• _Required task_:
Start at the line containing "const box = new" and stop at the line containing "obj.parent = empty"; copy those lines exactly, both ends included, and no others.

(CAD and scene scripts)
***

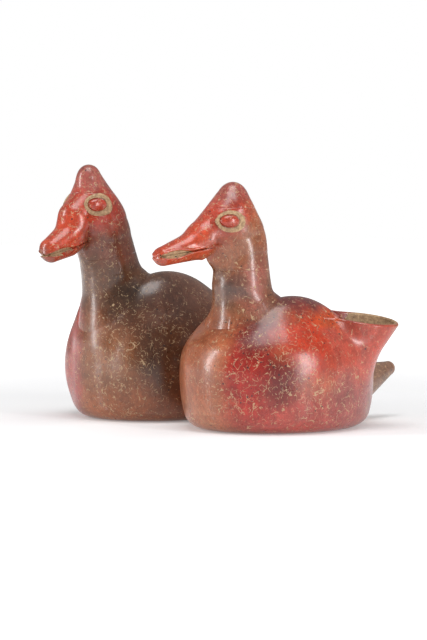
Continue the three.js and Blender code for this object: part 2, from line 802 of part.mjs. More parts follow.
// The coil of clay smoothed into the valley all round the flat joint between the two ducks
function joinCoil(nearPlace, farPlace, cores) {
  const surfaces = [[nearDuck, nearPlace], [farDuck, farPlace]].map(([duck, place]) => {
    const surface = bodySurface(duck);
    const local = new THREE.Vector3();
    return (point) => surface(local.copy(point).sub(place));
  });
  const shared = (point) => Math.max(surfaces[0](point), surfaces[1](point));
  const normal = nearPlace.clone().normalize();
  const along = new THREE.Vector3().crossVectors(up, normal);
  const middle = new THREE.Vector3(0, 0, girthHeight);
  const outward = (turn) => along.clone().multiplyScalar(Math.cos(turn)).addScaledVector(up, Math.sin(turn));
  const centres = ring(joinColumns, (turn) => meet(shared, middle, outward(turn)));
  const rings = Array.from({ length: joinRows }, (_, row) => {
    const roll = row / joinRows * Math.PI * 2;
    return ring(joinColumns, (turn) => centres[Math.round(turn / (Math.PI * 2) * joinColumns)].clone()
      .addScaledVector(outward(turn), joinCoilRadius * Math.cos(roll))
      .addScaledVector(normal, joinCoilRadius * Math.sin(roll)));
  });
  const below = new THREE.Vector3(0, 0, -cutterSize / 2);
  const ground = boxSolid(new THREE.Vector3(cutterSize, cutterSize, cutterSize), below);
  const coil = solid(moulded(rings, true)).subtract(ground);
  return withoutCrumbs(cores.reduce((rest, core) => rest.subtract(core), coil));
}

// Assembly

function clay(name, body, colour) {
  const material = new THREE.MeshStandardMaterial({ color: colour, roughness: 0.35, metalness: 0 });
  const mesh = new THREE.Mesh(geometryOf(body), material);
  mesh.name = name;
  return mesh;
}

function duckGroup(duck, joint, place, openings, extras) {
  const group = new THREE.Group();
  group.position.copy(place);
  const core = bodyCore(duck);
  const head = headCore(duck);
  const bore = neckBore(duck);
  const cuts = [beyondJoint(joint), passageSolid(joint), ...openings];
  const bill = billSolids(duck, head);
  const add = (name, body, colour = duck.colour) => group.add(clay(`${duck.name}_${name}`, body, colour));
  add('body_bowl', bodyBowl(duck, joint, cuts));
  add('body_upper', bodyUpper(duck, joint, [...cuts, bore]));
  add('neck', neckSolid(duck, core, bore));
  add('head', headSolid(duck, bore), headColour);
  add('crest', crestSolid(duck), headColour);
  add('upper_bill', bill.upper, headColour);
  add('lower_bill', bill.lower, headColour);
  for (const [word, side] of [['left', 1], ['right', -1]]) {
    add(`${word}_eye_pellet`, eyePellet(duck, side, head), headColour);
    add(`${word}_eye_ring`, eyeRing(duck, side, head), wornColour);
  }
  add('tail', tailSolid(duck, core), wornColour);
  extras.forEach(([name, make]) => group.add(clay(name, make(core), nearDuck.colour)));
  return { group, core: core.translate([place.x, place.y, place.z]) };
}

const stagger = radians(staggerDegrees);
const towardsFar = new THREE.Vector3(-Math.cos(stagger), -Math.sin(stagger), 0);
const towardsNear = towardsFar.clone().negate();
const nearJoint = jointOf(nearDuck, towardsFar);
const farJoint = jointOf(farDuck, towardsNear);
const nearPlace = towardsNear.clone().multiplyScalar(nearJoint.distance);
const farPlace = towardsFar.clone().multiplyScalar(farJoint.distance);

const vessel = new THREE.Group();
const throat = spoutBore();
const tube = ['spout', (core) => spoutSolid(core, throat)];
const near = duckGroup(nearDuck, nearJoint, nearPlace, [throat], [tube]);
const far = duckGroup(farDuck, farJoint, farPlace, [], []);
vessel.add(near.group, far.group);
vessel.add(clay('join_coil', joinCoil(nearPlace, farPlace, [near.core, far.core]), farDuck.colour));

const box = new THREE.Box3().setFromObject(vessel);
const middle = box.getCenter(new THREE.Vector3());
vessel.position.set(-middle.x, -middle.y, -box.min.z);

export default vessel;
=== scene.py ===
import math

import bmesh
import bpy
import numpy as np
from mathutils import Matrix, Vector


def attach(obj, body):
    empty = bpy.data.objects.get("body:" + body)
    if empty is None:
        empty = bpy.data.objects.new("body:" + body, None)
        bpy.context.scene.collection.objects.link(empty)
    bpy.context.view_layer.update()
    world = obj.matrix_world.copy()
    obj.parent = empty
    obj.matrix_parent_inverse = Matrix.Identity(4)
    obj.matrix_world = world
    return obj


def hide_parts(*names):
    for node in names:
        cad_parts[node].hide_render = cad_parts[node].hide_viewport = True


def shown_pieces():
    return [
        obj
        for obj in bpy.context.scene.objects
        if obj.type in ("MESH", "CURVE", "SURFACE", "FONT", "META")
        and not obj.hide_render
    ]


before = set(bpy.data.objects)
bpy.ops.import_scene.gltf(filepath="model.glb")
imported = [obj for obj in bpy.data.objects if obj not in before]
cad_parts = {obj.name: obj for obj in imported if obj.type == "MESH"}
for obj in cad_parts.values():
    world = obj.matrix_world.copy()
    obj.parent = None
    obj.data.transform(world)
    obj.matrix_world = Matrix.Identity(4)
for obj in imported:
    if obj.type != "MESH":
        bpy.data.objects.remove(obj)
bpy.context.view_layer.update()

# The near duck's bowl: the lower half of its plump hollow body with the flat base, shaped by hand in
# coarse red clay. Its clay runs on into the upper half, so the sizes of the whole body stand here, in
# millimetres in the duck's own frame: it faces -Y over the floor point under its body's middle.
joint_turn = math.radians(5.2)
near = {
    "place": np.array((62.474, 5.681, 0.0)),
    "body": (70.5, 80.0, 89.5),
    "depth": 76.5,
    "wing": {"inset": 16.5, "half": np.array((30.0, 52.0, 42.5)), "ahead": 2.0, "rise": 13.5, "slope": 13.0},
    "shoulder": {"inset": 12.5, "half": np.array((27.0, 32.0, 36.0)), "ahead": 27.0, "height": 39.0},
    "breast": (31.5, 21.0, 29.0),
    "joint": (-math.cos(joint_turn), -math.sin(joint_turn)),
    "joint_distance": 66.065,
}
girth_height = 44.0
bowl_height = 60.0
wall = 6.0
floor_thickness = 7.0
base_rounding = 12.0
lobe_blend = 11.0
body_squareness = 2.6
midline_softness = 3.0
still = np.zeros(3)


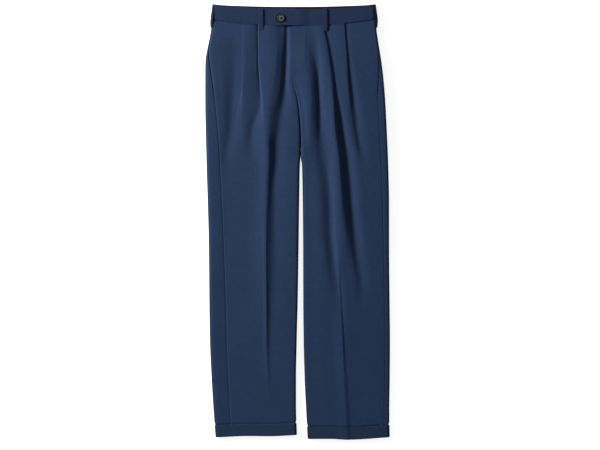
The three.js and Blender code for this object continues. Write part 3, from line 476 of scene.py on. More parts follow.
def top_height(ring, x):
    """Height of the cloth's middle over the top of the ring, without the pleats' layers: the loft,
    less towards both edges, plus a bell curve for each soft fold and the step over the fly."""
    t = (x - ring.front_centre) / (ring.outer_centre - ring.front_centre)
    edge_share = lerp(ring.lay["inner"], ring.lay["outer"], ease(t))
    crown = ease(t / ring.lay["inner_crown"]) * ease((1 - t) / ring.lay["outer_crown"])
    window = ease(t / FOLDS_FADE[0]) * ease((1 - t) / FOLDS_FADE[1])
    at = lengthwise(ring.half, ring.y, x, False)
    folds = 0.0
    for fold in ring.half.folds:
        off = x - fold.at("x", at)
        spread = np.where(off < 0, fold.at("before", at), fold.at("after", at))
        folds = folds + fold.at("height", at) * bell(off, spread)
    fly = 0.0
    if ring.half.side > 0:
        past, slope = FLY_SLOPE
        width = ease((CENTRE_FRONT.at("x", WAIST_Y) + FLY_WIDTH + past - x) / slope)
        fly = LAYER_PITCH * fly_share(ring.y) * width
    return ring.loft * lerp(edge_share, 1.0, crown) + folds * window + fly - CLOTH / 2


def squared_turn(angle):
    """Across and up, as shares of a fold's half sizes, at an angle from its top."""
    power = 2 / FOLD_SQUARENESS
    high = np.cos(angle)
    return np.abs(np.sin(angle)) ** power, np.sign(high) * np.abs(high) ** power


def outer_curve(ring, distance):
    """Points round a ring's outer fold, by their distance along the cloth from the fold's extreme:
    above 0 over the top, where the height is top_height, and below 0 underneath. The fold is half
    a superellipse between the top's height and the floor's: sin and cos to the power 2 / n."""
    side = ring.half.side
    flat_x = ring.outer_centre - side * (distance - QUARTER)
    crest = top_height(ring, ring.outer_centre)
    angle = (np.pi / 2) * (1 - np.clip(distance, -QUARTER, QUARTER) / QUARTER)
    wide, high = squared_turn(angle)
    bent_x = ring.outer_centre + side * (EDGE_RADIUS * wide + np.minimum(distance + QUARTER, 0))
    bent_z = (crest + ring.floor) / 2 + (crest - ring.floor) / 2 * high
    on_top = distance >= QUARTER
    x = np.where(on_top, flat_x, bent_x)
    z = np.where(on_top, top_height(ring, flat_x), bent_z)
    return x, z, ~on_top & (angle > np.pi / 2)


def seam_distance(ring):
    inset = ring.half.sections.at("seam", ring.y)
    level = np.clip(1 - inset / EDGE_RADIUS, 0, 1) ** (FOLD_SQUARENESS / 2)
    bent = QUARTER * (1 - np.arcsin(level) / (np.pi / 2))
    return np.where(inset >= EDGE_RADIUS, QUARTER + inset - EDGE_RADIUS, bent)


def pleat_controls(ring, table, begin, ramp=24):
    """The points that pull a pleat's turns, as x and height above the panel, one array each. A
    closed pleat lies in three layers, to which the panel climbs over the length of the ramp or
    from the x where it may begin, and an open one is a slope."""
    side = ring.half.side
    at = lengthwise(ring.half, ring.y, table.at("x", ring.y), False)
    x, depth, step = (table.at(name, at) for name in ("x", "depth", "step"))
    over = np.maximum(depth, 0.0)
    room = np.abs(x - begin)
    shut = depth > 0
    lip = np.where(shut, np.minimum(1.2, 0.3 * over), 0.3 * depth)
    low = np.where(shut, lip - depth, -1.2 * depth)
    after = np.where(shut, 1.8, 1.8 - 1.4 * depth)
    climb = np.minimum(ramp, room - over - 0.5)
    turns = [
        (-(over + climb), 0), (-(over + 0.1 * climb), 2), (-1.2 + 0 * x, 2), (0 * x, 1.5),
        (-lip, 1), (lip - depth, 1), (-depth, 0.5), (low, 0), (after, 0),
    ]
    return [(x + side * out, layers * step) for out, layers in turns]


def pulled(controls, counts):
    """A line through the midpoints between control points, bent towards each of them: a quadratic
    B-spline. counts gives the number of steps near each inner control point."""
    x = np.stack([c[0] for c in controls])
    h = np.stack([c[1] + 0 * c[0] for c in controls])
    both = np.stack([x, h])
    pieces = []
    for i, count in enumerate(counts, start=1):
        t = np.arange(count) / count
        before, here, after = both[:, i - 1], both[:, i], both[:, i + 1]
        nearer = 0.5 * (1 - t) ** 2 * before + (0.5 + t * (1 - t)) * here
        pieces.append(nearer + 0.5 * t * t * after)
    pieces.append((both[:, -2] + both[:, -1]) / 2)
    joined = np.concatenate(pieces, axis=-1)
    return joined[0], joined[1]


INNER_COLUMNS = 30
PLEAT_STEPS = [3, 7, 7, 4, 2, 2, 3, 2, 3]
BETWEEN_STEPS = [3, 3, 3]
OUTER_COLUMNS = 13
SEAM_COLUMNS = 7


def front_grid(half, y):
    """A front's share of the rings: from its inner edge, which rolls down into the crotch seam or
    the inseam, over both pleats to the side seam. Gives x, z and which points lie underneath."""
    ring = ring_at(half, y)
    side = half.side
    lap = FLY_LAP * ease((ring.y - FLY_END_Y - 14) / 20) if side < 0 else 0 * ring.y
    half_gap = np.where(ring.y <= CROTCH_Y, BENT_SEAM_GAP / 2 / ring.radius, 0.0)
    start = -(ring.radius * np.maximum(0.0, ring.roll - half_gap) + lap)
    crease = pleat_controls(ring, half.crease, ring.front_centre)
    pleat = pleat_controls(ring, half.pleat, crease[8][0])

    reach = np.abs(crease[0][0] - ring.front_centre) - 2
    place = start + np.linspace(0, 1, INNER_COLUMNS) ** 1.35 * (reach - start)
    rolled = (place < 0) & (lap <= 0)
    angle = np.where(rolled, -place / ring.radius, 0.0)
    flat_x = ring.front_centre + side * np.where(rolled, 0.0, place)
    crest = top_height(ring, ring.front_centre)
    wide, high = squared_turn(angle)
    drop = (crest - ring.floor) / 2 * (1 - high)
    inner_x = flat_x - side * ring.radius * wide
    inner_z = np.where(rolled, crest, top_height(ring, flat_x)) - drop

    controls = [(crease[0][0] - side * 4, 0.0), *crease]
    controls += [(lerp(crease[8][0], pleat[0][0], t), 0.0) for t in (0.25, 0.5, 0.75)]
    controls += [*pleat, (pleat[8][0] + side * 4, 0.0)]
    steps = [*PLEAT_STEPS, *BETWEEN_STEPS, *PLEAT_STEPS]
    pleated_x, layers = pulled(controls, steps)
    pleated_z = top_height(ring, pleated_x) + layers

    begin = QUARTER + side * (ring.outer_centre - pleated_x[:, -1:])
    end = seam_distance(ring) + pocket_gape(ring.y) / 2
    bend = np.maximum(QUARTER, end + 2)
    flat_part = lerp(begin, bend, np.linspace(0, 1, OUTER_COLUMNS)[1:])
    bent_part = lerp(bend, end, np.linspace(0, 1, SEAM_COLUMNS)[1:])
    outer_x, outer_z, outer_back = outer_curve(ring, np.concatenate([flat_part, bent_part], axis=1))

    x = np.concatenate([inner_x[:, :-1], pleated_x, outer_x], axis=1)
    z = np.concatenate([inner_z[:, :-1], pleated_z, outer_z], axis=1)
    back = np.zeros(x.shape, bool)
    back[:, -outer_back.shape[1]:] = outer_back
    return x, z, back


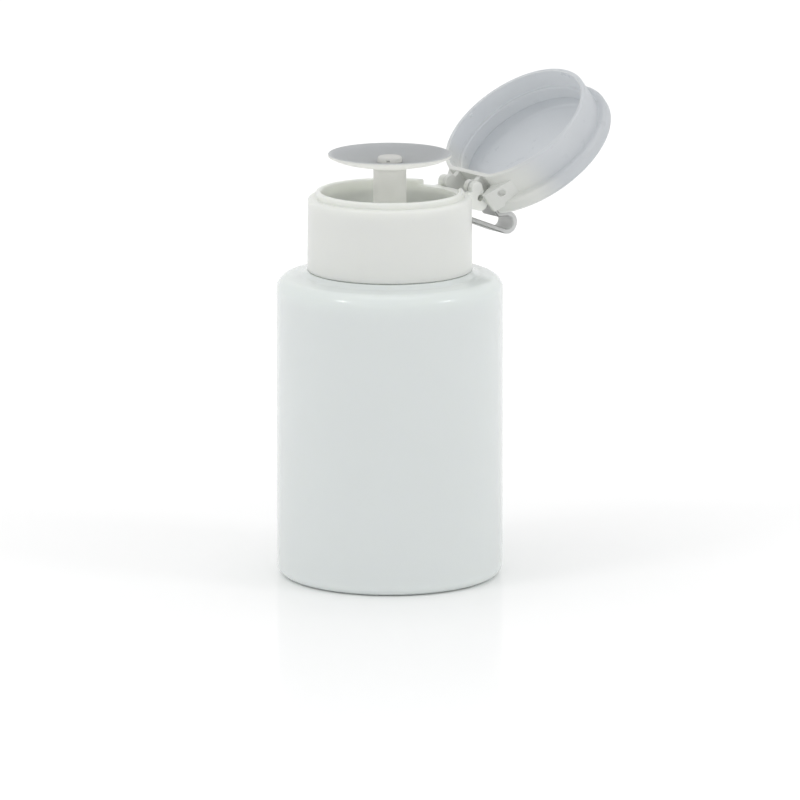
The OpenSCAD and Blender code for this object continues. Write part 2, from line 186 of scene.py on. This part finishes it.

***

• _Answer to this task_:
const box = new THREE.Box3().setFromObject(vessel);
const middle = box.getCenter(new THREE.Vector3());
vessel.position.set(-middle.x, -middle.y, -box.min.z);

export default vessel;
=== scene.py ===
import math

import bmesh
import bpy
import numpy as np
from mathutils import Matrix, Vector


def attach(obj, body):
    empty = bpy.data.objects.get("body:" + body)
    if empty is None:
        empty = bpy.data.objects.new("body:" + body, None)
        bpy.context.scene.collection.objects.link(empty)
    bpy.context.view_layer.update()
    world = obj.matrix_world.copy()
    obj.parent = empty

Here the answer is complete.